Family Finances

How Cash-Strapped Local Governments Target the Poor

July 14, 2017  • Anne Stuhldreher

Most progressives would like to think of government as an equalizer of opportunity, not as a driver of inequality. But there’s one respect in which state and local government policies in a growing number of jurisdictions are working to impoverish the people they should be helping: fines, fees, and tickets.

Cash-strapped local governments increasingly rely on steep fines and financial penalties to fund their operations: 48 states have upped their fines and fees since 2010. But these costs are also disproportionately falling on the people who can least afford them: the one in three Americans who live in poverty. “Tax collections dropped due to the weak economy and municipalities needed to find more sources of revenue to pay for ongoing operations,” writes the University of Minnesota’s Joe Soss, who found that the use of fines has expanded dramatically since the 2007 recession.

The consequences of these growing penalties can be dire. In Ferguson, Missouri, for example, an investigation by the U.S. Department of Justice’s 2015 after the shooting death of Michael Brown, an unarmed black 18-year-old, revealed that officials there aggressively raise revenue by fining local residents. In 2013, the municipal court in Ferguson — a city of 21,135 people —issued 32,975 arrest warrants for nonviolent offenses. Residents were fined $531 for overgrown yards, $792 for failure to comply with an officer, and $375 for lacking proof of insurance. If residents couldn’t pay, they were assessed late fees, which quickly snowballed from hundreds of dollars to thousands. People’s credit was ruined, their driver’s licenses were suspended, and some people were jailed. Fines were the city’s second largest source of revenue that year.

And then there are people like Michael Rizo, who had cycled in and out of foster care near Sacramento, California, since he was a toddler, got caught up in gangs and robberies, and had several stints in juvenile hall. When he was released, Rizo said his grandmother got a bill for $25,000, since California, like most states, allows counties to charge parents for every night their child is locked up, as well as for other costs including alcohol and drug tests, public defenders, and renting ankle monitors. His grandmother eventually had to declare bankruptcy, Rizo said.
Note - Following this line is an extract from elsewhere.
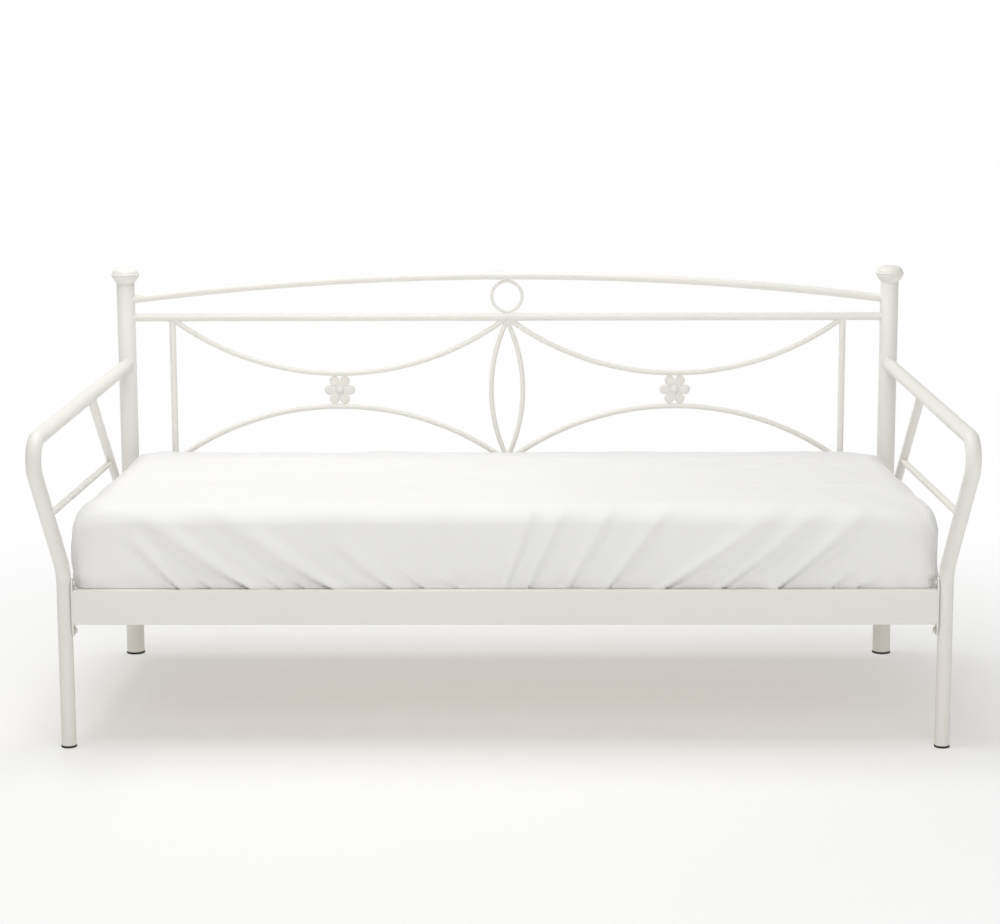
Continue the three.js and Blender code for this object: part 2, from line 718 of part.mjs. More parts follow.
function addSlats() {
  const front = frontFace + RAIL_SHEET + SLAT_END_CLEARANCE;
  const rear = rearFace - RAIL_SHEET - SLAT_END_CLEARANCE;
  const reach = legPlateFace - PLATE_THICKNESS - SLAT_MARGIN - SLAT_WIDTH / 2;
  const half = SLAT_WIDTH / 2;
  const c = SLAT_CHAMFER;
  const section = [
    [-half + c, slatBottom],
    [half - c, slatBottom],
    [half, slatBottom + c],
    [half, slatTop - c],
    [half - c, slatTop],
    [-half + c, slatTop],
    [-half, slatTop - c],
    [-half, slatBottom + c],
  ].map(([x, z]) => new THREE.Vector2(x, z));
  for (let i = 0; i < SLAT_COUNT; i += 1) {
    const slat = new THREE.ExtrudeGeometry(new THREE.Shape(section), {
      depth: rear - front,
      bevelEnabled: false,
    });
    slat.rotateX(Math.PI / 2);
    const mesh = add(`slat_${String(i + 1).padStart(2, "0")}`, slat, beech);
    mesh.position.set(-reach + (2 * reach * i) / (SLAT_COUNT - 1), rear, 0);
  }
}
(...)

In 2016, a group of legal aid and community groups launched Debt Free San Francisco to advocate on behalf of poor and homeless people, including many who’d been incarcerated, who were getting tickets for sleeping on park benches, racking up unpaid fines and struggling with debt from their time in the criminal justice system. Or when their cars were towed, they couldn’t pay the more than $400 they needed to get them back. In fact, one study found that 4 million California adults—17 percent of the state’s adult population— have had their driver’s licenses suspended because they couldn’t pay traffic court fines.

As a long-time policy advocate, I’d spent much of my career working to rein in payday and predatory lending.  Government fines, charging people ever-increasing fees they couldn’t pay, looked a lot like predatory government. Excessive fines are a lose-lose proposition for a local government and its residents. People need to be held accountable, but we shouldn’t impoverish people when they make mistakes.

That’s why the City of San Francisco decided to launch the nation’s first-ever Financial Justice Project, of which I am the director, to assess and reform how fines and fees impact low-income San Franciscans.

The Financial Justice Project builds on San Francisco’s leadership in this space. When other counties started charging fees to parents whose children were locked up in juvenile halls, San Francisco was the only California county to refuse. Now, four other counties have followed suit and there’s a bill to get rid of them statewide.

We’re already making progress. San Francisco Superior Courts also became the first in the state to stop suspending driver’s licenses when people couldn’t pay traffic court fines. Governor Jerry Brown recently signed a bill to end this practice statewide. In other cases, we’re exploring whether we can adjust fines based on people’s ability to pay, or whether a nonmonetary remedy, such as community service, makes more sense. Several reform bills are advancing in California. Calls to right-size fines and fees based on people’s ability to pay, a common practice in many countries, are growing louder.

Some policymakers worry about the potential loss of revenue, since the federal government is signaling cuts in just about everything, but research shows that tracking down and forcing poor residents to pay up doesn’t pay off. The Vera Institute found that the City of New Orleans lost money trying to force residents to pay court fees, and the cost of jailing those who couldn’t pay far exceeded the revenues received. In California, counties get little financial gain from fees to parents of juvenile offenders, but inflict a world of pain on families.

Our criminal justice system is founded on the idea of proportional punishment. One way to ensure that consequences fit the offenses, and don’t fall harder on people whose wallets are thinner, is to reform the fines and fees that are taking too hard a toll on those who can least afford them.